#### Data block
━━━━━━
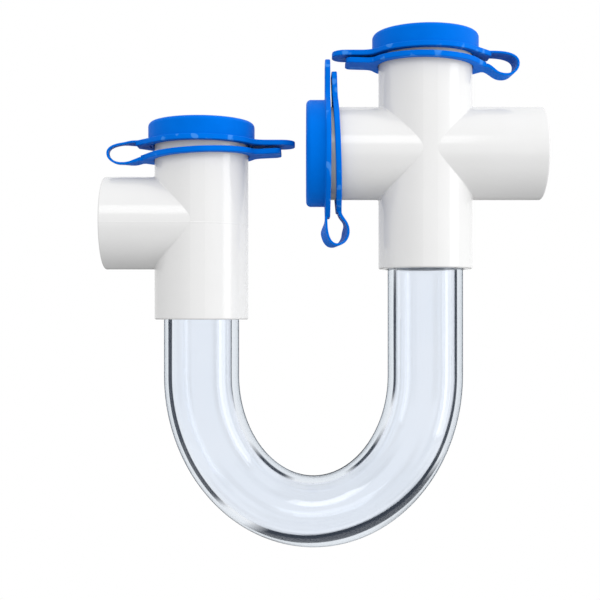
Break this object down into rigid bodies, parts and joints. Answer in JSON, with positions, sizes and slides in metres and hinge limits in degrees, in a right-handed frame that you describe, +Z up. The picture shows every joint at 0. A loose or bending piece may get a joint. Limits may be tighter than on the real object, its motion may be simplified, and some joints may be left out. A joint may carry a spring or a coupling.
{
  "type": "condensate trap",
  "caption": "Clear U-shaped trap tube between a white inlet cross and a lower outlet tee, with tethered blue push-on caps over the clean-out ends.",
  "frame": {"origin": "centre of the inlet mouth, on the face of the cross's right arm", "axes": "+X out of the inlet, +Z up, +Y to the back, as the trap hangs in its pipe run"},
  "size_m": [0.1553, 0.0404, 0.1827],
  "materials": {
    "white_pvc": "smooth moulded white PVC",
    "clear_tube": "clear rigid tube, glossy",
    "blue_cap": "soft blue plastic with a satin sheen"
  },
  "bodies": {
    "trap": {"outlet_tee": "white_pvc", "inlet_cross": "white_pvc", "clear_u_tube": "clear_tube"},
    "tee_tether": {"tee_cap_collar": "blue_cap", "tee_cap_strap": "blue_cap"},
    "tee_closure": {"tee_cap": "blue_cap"},
    "top_tether": {"top_cap_collar": "blue_cap", "top_cap_strap": "blue_cap"},
    "top_closure": {"top_cap": "blue_cap"},
    "side_tether": {"side_cap_collar": "blue_cap", "side_cap_strap": "blue_cap"},
    "side_closure": {"side_cap": "blue_cap"}
  },
  "joints": [
    {"name": "tee_collar_swivel", "type": "hinge", "parent": "trap", "child": "tee_tether", "pos_m": [-0.12101, 0, 0], "axis": [0, 0, 1], "continuous": true},
    {"name": "tee_cap_pull", "type": "slide", "parent": "tee_tether", "child": "tee_closure", "axis": [0, 0, 1], "range_m": [0, 0.015], "deforming": ["tee_cap_strap"]},
    {"name": "top_collar_swivel", "type": "hinge", "parent": "trap", "child": "top_tether", "pos_m": [-0.0412, 0, 0], "axis": [0, 0, 1], "range_deg": [-135, 135]},
    {"name": "top_cap_pull", "type": "slide", "parent": "top_tether", "child": "top_closure", "axis": [0, 0, 1], "range_m": [0, 0.015], "deforming": ["top_cap_strap"]},
    {"name": "side_collar_swivel", "type": "hinge", "parent": "trap", "child": "side_tether", "pos_m": [-0.08241, 0, 0], "axis": [-1, 0, 0], "range_deg": [-150, 150]},
    {"name": "side_cap_pull", "type": "slide", "parent": "side_tether", "child": "side_closure", "axis": [-1, 0, 0], "range_m": [0, 0.0025], "deforming": ["side_cap_strap"]}
  ]
}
━━━━━━
#### Exercise description
Write out every line of the material again, exactly as it reads.

#### Correct answer
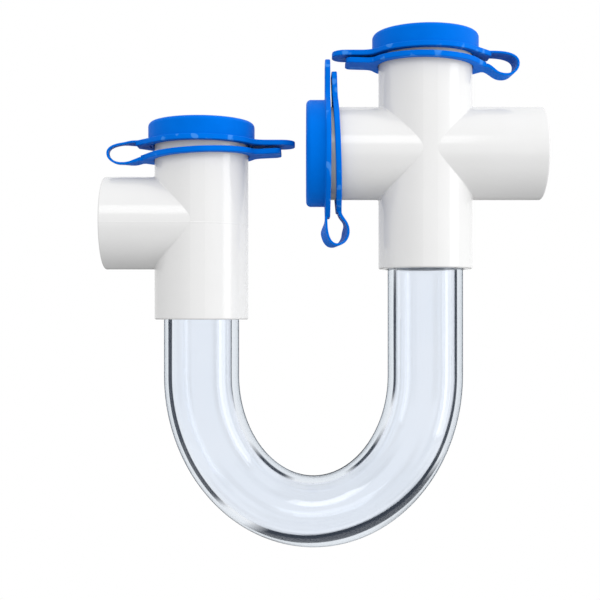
Break this object down into rigid bodies, parts and joints. Answer in JSON, with positions, sizes and slides in metres and hinge limits in degrees, in a right-handed frame that you describe, +Z up. The picture shows every joint at 0. A loose or bending piece may get a joint. Limits may be tighter than on the real object, its motion may be simplified, and some joints may be left out. A joint may carry a spring or a coupling.
{
  "type": "condensate trap",
  "caption": "Clear U-shaped trap tube between a white inlet cross and a lower outlet tee, with tethered blue push-on caps over the clean-out ends.",
  "frame": {"origin": "centre of the inlet mouth, on the face of the cross's right arm", "axes": "+X out of the inlet, +Z up, +Y to the back, as the trap hangs in its pipe run"},
  "size_m": [0.1553, 0.0404, 0.1827],
  "materials": {
    "white_pvc": "smooth moulded white PVC",
    "clear_tube": "clear rigid tube, glossy",
    "blue_cap": "soft blue plastic with a satin sheen"
  },
  "bodies": {
    "trap": {"outlet_tee": "white_pvc", "inlet_cross": "white_pvc", "clear_u_tube": "clear_tube"},
    "tee_tether": {"tee_cap_collar": "blue_cap", "tee_cap_strap": "blue_cap"},
    "tee_closure": {"tee_cap": "blue_cap"},
    "top_tether": {"top_cap_collar": "blue_cap", "top_cap_strap": "blue_cap"},
    "top_closure": {"top_cap": "blue_cap"},
    "side_tether": {"side_cap_collar": "blue_cap", "side_cap_strap": "blue_cap"},
    "side_closure": {"side_cap": "blue_cap"}
  },
  "joints": [
    {"name": "tee_collar_swivel", "type": "hinge", "parent": "trap", "child": "tee_tether", "pos_m": [-0.12101, 0, 0], "axis": [0, 0, 1], "continuous": true},
    {"name": "tee_cap_pull", "type": "slide", "parent": "tee_tether", "child": "tee_closure", "axis": [0, 0, 1], "range_m": [0, 0.015], "deforming": ["tee_cap_strap"]},
    {"name": "top_collar_swivel", "type": "hinge", "parent": "trap", "child": "top_tether", "pos_m": [-0.0412, 0, 0], "axis": [0, 0, 1], "range_deg": [-135, 135]},
    {"name": "top_cap_pull", "type": "slide", "parent": "top_tether", "child": "top_closure", "axis": [0, 0, 1], "range_m": [0, 0.015], "deforming": ["top_cap_strap"]},
    {"name": "side_collar_swivel", "type": "hinge", "parent": "trap", "child": "side_tether", "pos_m": [-0.08241, 0, 0], "axis": [-1, 0, 0], "range_deg": [-150, 150]},
    {"name": "side_cap_pull", "type": "slide", "parent": "side_tether", "child": "side_closure", "axis": [-1, 0, 0], "range_m": [0, 0.0025], "deforming": ["side_cap_strap"]}
  ]
}